# REQUIRED WORK:
In the entries, find all lines that hold the word "Blender" and copy them.

# DATASET ROWS:

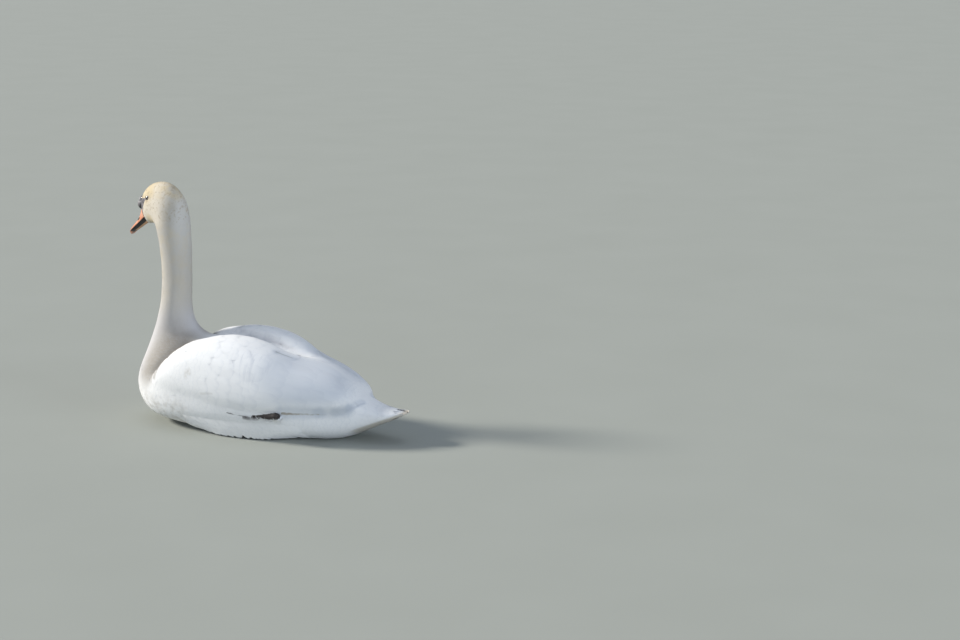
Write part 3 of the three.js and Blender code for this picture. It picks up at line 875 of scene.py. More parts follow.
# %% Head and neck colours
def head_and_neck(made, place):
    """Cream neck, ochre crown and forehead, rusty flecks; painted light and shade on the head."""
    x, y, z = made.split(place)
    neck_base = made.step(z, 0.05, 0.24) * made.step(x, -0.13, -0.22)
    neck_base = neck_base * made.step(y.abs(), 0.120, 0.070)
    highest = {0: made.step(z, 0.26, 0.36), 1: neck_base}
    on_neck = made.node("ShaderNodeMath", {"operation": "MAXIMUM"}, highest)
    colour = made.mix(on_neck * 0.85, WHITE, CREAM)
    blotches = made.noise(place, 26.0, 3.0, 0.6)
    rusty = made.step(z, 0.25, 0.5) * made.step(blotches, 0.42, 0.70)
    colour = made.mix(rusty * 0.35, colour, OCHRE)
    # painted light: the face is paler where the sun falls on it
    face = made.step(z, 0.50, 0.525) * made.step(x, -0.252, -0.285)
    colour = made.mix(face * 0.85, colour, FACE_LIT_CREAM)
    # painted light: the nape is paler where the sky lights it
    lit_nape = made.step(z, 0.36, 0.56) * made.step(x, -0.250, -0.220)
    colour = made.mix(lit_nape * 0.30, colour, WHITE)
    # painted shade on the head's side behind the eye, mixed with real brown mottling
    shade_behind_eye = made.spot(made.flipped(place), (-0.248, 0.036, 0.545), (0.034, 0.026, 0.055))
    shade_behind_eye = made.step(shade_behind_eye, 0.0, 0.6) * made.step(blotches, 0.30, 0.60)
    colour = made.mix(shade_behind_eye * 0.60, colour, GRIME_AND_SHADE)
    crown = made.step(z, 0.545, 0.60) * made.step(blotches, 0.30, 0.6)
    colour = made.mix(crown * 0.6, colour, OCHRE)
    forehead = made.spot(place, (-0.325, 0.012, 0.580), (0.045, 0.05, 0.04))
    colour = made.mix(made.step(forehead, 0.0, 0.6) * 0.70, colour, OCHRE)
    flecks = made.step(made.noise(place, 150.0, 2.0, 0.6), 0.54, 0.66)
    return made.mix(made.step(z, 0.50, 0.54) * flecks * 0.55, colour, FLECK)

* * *

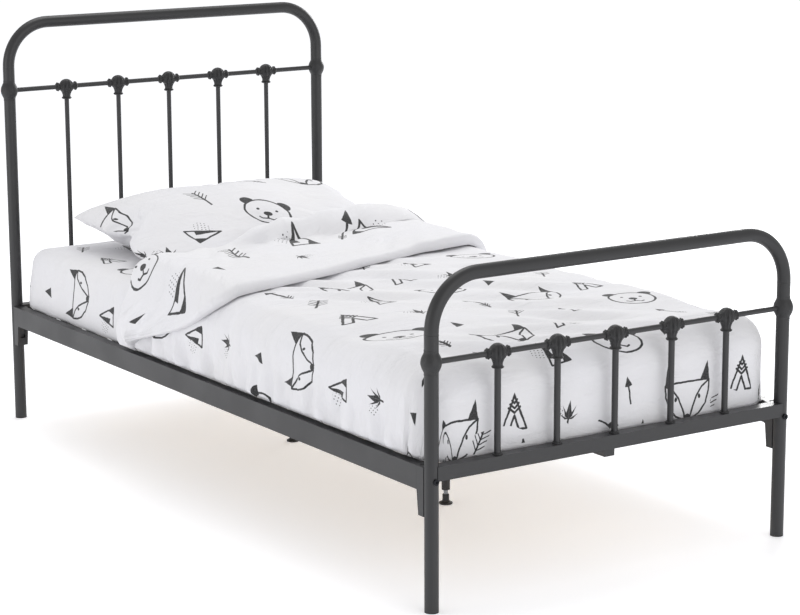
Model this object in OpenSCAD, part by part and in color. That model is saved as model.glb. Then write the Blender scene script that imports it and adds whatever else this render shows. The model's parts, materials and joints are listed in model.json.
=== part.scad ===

# TASK RESULT:
Write part 3 of the three.js and Blender code for this picture. It picks up at line 875 of scene.py. More parts follow.
Model this object in OpenSCAD, part by part and in color. That model is saved as model.glb. Then write the Blender scene script that imports it and adds whatever else this render shows. The model's parts, materials and joints are listed in model.json.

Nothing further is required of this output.